Annotating Cluster Labels If a cluster is already registered to SkyShift without clusters the administor will first need to remove the registration from SkyShift. This can be done using the SkyShift CLI delete subcommand. For example, below is a sample CLI command to remove a registered Kubernetes cluster named ‘cluster-1’ from SkyShift:
sky delete cluster cluster-1
Once the cluster is deleted, it can be re-registered with the SkyShift CLI create subcommand. For example, to re-registered the Kubernetes cluster, cluster-1, with two labels, sky-cluster-name=mycluster-dev-1 and purpose=dev the following CLI command can be issued:
sky create cluster cluster-1 –manager k8s –labels sky-cluster-name mycluster-dev-1 –labels purpose dev
Further details of the SkyShift CLI can get foudn in the SkyShift CLI documentation.
Scheduler Extensions#
This controller does not schedule tasks/pods, but instead schedules at a higher level of abstraction - jobs (groups of tasks/pods). This enables the scheduler to satisfy gang/coscheduling, colocation, and governance requirements. The SkyShift scheduler logic can be modified via the scheduler plugin interface.
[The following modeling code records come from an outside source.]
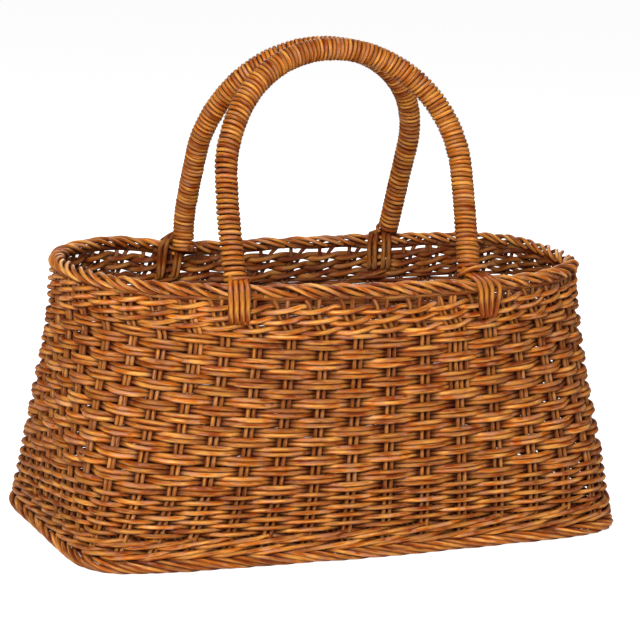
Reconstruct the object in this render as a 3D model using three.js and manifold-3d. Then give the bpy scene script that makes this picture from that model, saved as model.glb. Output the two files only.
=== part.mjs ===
// A rattan storage basket. Its woven body draws in from a rounded rectangular foot to an oval rim,
// and two cane-wrapped hoop handles swing on lashings that go round the rolled border of the rim.
// Millimetres, +Z up, standing on the plane z = 0 with the origin under the middle of the body.
import * as THREE from "three";
import { mergeVertices } from "three/addons/utils/BufferGeometryUtils.js";
import Module from "manifold-3d";

// The body over its borders. Squareness 2 is an ellipse, and more comes nearer to a rectangle. It
// falls off upward, faster near the foot the higher the fall is.
const footLength = 450;
const footWidth = 256;
const footSquareness = 6.8;
const rimLength = 428;
const rimWidth = 253;
const rimSquareness = 2.23;
const squarenessFall = 2.1;
const bodyHeight = 206;

// The courses of the wall from the floor up. The slewed siding takes the height that is left.
const footBorderHeight = 9;
const waleHeight = 7.2;
const lowerRandingHeight = 37;
const upperRandingHeight = 24;
const topBorderHeight = 13;
const borderWidth = 13;
const waleWidth = 12.4;
const wallThickness = 10.5;
const courseGap = 0.3;

// The woven bottom, held inside the foot border.
const bottomThickness = 6;
const bottomLift = 4;
const bottomGap = 0.5;

// The handles: each a hoop with straight legs under half an ellipse, leaning in at rest. They are
// set a little to either side of the middle, one turned half round from the other.
const handleHalfSpan = 92.5;
const handleShift = 17.5;
const legHeight = 89;
const crownRise = 93;
const frontLean = THREE.MathUtils.degToRad(20.9);
const rearLean = THREE.MathUtils.degToRad(24.1);
const coreDiameter = 8.4;
const legClearance = 8;

// The cane that wraps the handles and lashes them to the rim.
const caneDiameter = 4;
const caneClearance = 0.6;
const wrapTurns = 24;
const wrapStraightDiameters = 1.2;
const wrapEaseDiameters = 2;
const lashPitch = 4.4;
const lashCount = 4;
const lashHeight = 30.4;
const lashGap = 0.3;
const lashRoom = 0.9;
const lashDip = 1.2;
const lashTurn = 4.5;
const lashShoulder = THREE.MathUtils.degToRad(40);
const slotRise = 6.5;
const slotDrop = 3;
const slotSideRoom = 0.8;

// How finely the round forms are faceted.
const outlineSamples = 1440;
const ringSteps = 88;
const borderSides = 10;
const coreSides = 8;
const coreSteps = 40;
const wrapSides = 5;
const wrapStepsPerTurn = 12;
const lashSides = 5;
const lashSteps = 18;
const hoopDivisions = 600;
const wrapDivisionsPerTurn = 40;
const gapPointsPerTurn = 60;
const gapTurnShare = 0.75;

const caneMaterial = () => new THREE.MeshStandardMaterial({ color: 0xb4692b, roughness: 0.5, metalness: 0 });
const weaveMaterial = () => new THREE.MeshStandardMaterial({ color: 0x9a5626, roughness: 0.6, metalness: 0 });
const bottomMaterial = () => new THREE.MeshStandardMaterial({ color: 0x7d4520, roughness: 0.7, metalness: 0 });
const coreMaterial = () => new THREE.MeshStandardMaterial({ color: 0x8a4f24, roughness: 0.65, metalness: 0 });

const wasm = await Module();
wasm.setup();

// The body's outline at a height, from the foot's to the rim's.
function outlineAt(z) {
  const rise = z / bodyHeight;
  const fall = Math.max(0, 1 - rise) ** squarenessFall;
  return {
    halfLength: THREE.MathUtils.lerp(footLength, rimLength, rise) / 2,
    halfWidth: THREE.MathUtils.lerp(footWidth, rimWidth, rise) / 2,
    squareness: THREE.MathUtils.lerp(rimSquareness, footSquareness, fall),
  };
}

// Points all round the outline at a height, with the distance along it at each.
const tables = new Map();
function outlineTable(z) {
  if (tables.has(z)) return tables.get(z);
  const { halfLength, halfWidth, squareness } = outlineAt(z);
  const points = [];
  const distances = [0];
  for (let i = 0; i <= outlineSamples; i++) {
    const angle = (2 * Math.PI * i) / outlineSamples;
    const along = Math.abs(Math.cos(angle) / halfLength) ** squareness;
    const across = Math.abs(Math.sin(angle) / halfWidth) ** squareness;
    const radius = (along + across) ** (-1 / squareness);
    points.push(new THREE.Vector2(radius * Math.cos(angle), radius * Math.sin(angle)));
    if (i > 0) distances.push(distances[i - 1] + points[i].distanceTo(points[i - 1]));
  }
  tables.set(z, { points, distances });
  return tables.get(z);
}

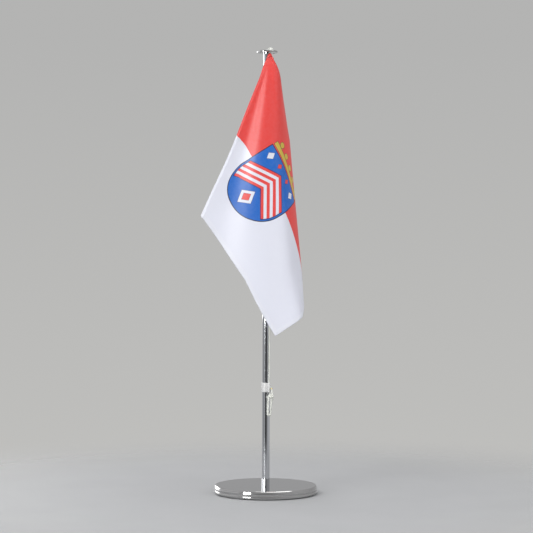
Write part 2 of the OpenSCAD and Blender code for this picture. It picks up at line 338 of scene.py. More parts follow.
CHROME = chrome("chrome_plate", (0.52, 0.515, 0.51), 0.035, 0.03, 1500)
CHROME_POLE = chrome("chrome_pole", (0.55, 0.56, 0.58), 0.05, 0.04, 1500)
NICKEL = chrome("nickel_screw", (0.62, 0.61, 0.60), 0.14, 0.1, 2500)
ZINC = turned_metal("zinc_plate", (0.55, 0.56, 0.57), 0.28, 9000)
BLACK_STEEL = turned_metal("black_spring_steel", (0.16, 0.16, 0.17), 0.38, 7000)
BRASS = turned_metal("turned_brass", (0.62, 0.44, 0.16), 0.24, 12000)
FOAM = foam_material()
CORD = cord_material()
SILICONE = silicone_material()
MELTED = melted_material()


for node_name, mat in (
    ("base_disc", CHROME), ("base_pad", FOAM), ("foot_washer", ZINC),
    ("spring_washer", BLACK_STEEL), ("foot_screw", ZINC), ("foot_insert", BRASS),
    ("pole_tube", CHROME_POLE), ("head_insert", BRASS), ("head_disc", CHROME),
    ("head_screw", NICKEL), ("hoist_sleeve", SILICONE), ("flag_cloth", SILICONE),
):
    slots = NODES[node_name].data.materials
    slots.clear()
    slots.append(mat)


# ---------------------------------------------------------------- cord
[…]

Creating a Custom Scheduler Plugin In order to customize the SkyShift scheduler a new plugin can be defined that will need to implement 3 methods defined by the base plugin interface (base_plugin.py). Below is a description of the 3 methods.
- def filter()
“””Filters the clusters based on the job’s defined requirements.”””
- def score()
“””Scores the clusters based on the job’s scoring requirements.
This plugin returns a score between 0 and 100. The score is used to rank clusters. A score of 0 means the cluster is the least preferred node, and a score of 100 means the node is the most preferred cluster. “””
- def spread()
“””Computes the spread of a job’s tasks across clusters.
Returns the allocated # of tasks that can be scheduled on each cluster. “””
Registering a Custom Scheduler Plugin
Once a custom scheduler plugin is defined, it must be loaded by the SkyShift Scheduler. This is done by simply adding the custom plugin into the SkyShift Scheduler Controller (scheduler_controller.py). Once added, the SkyShift Scheduler Controller will load the new custom plugin at runtime.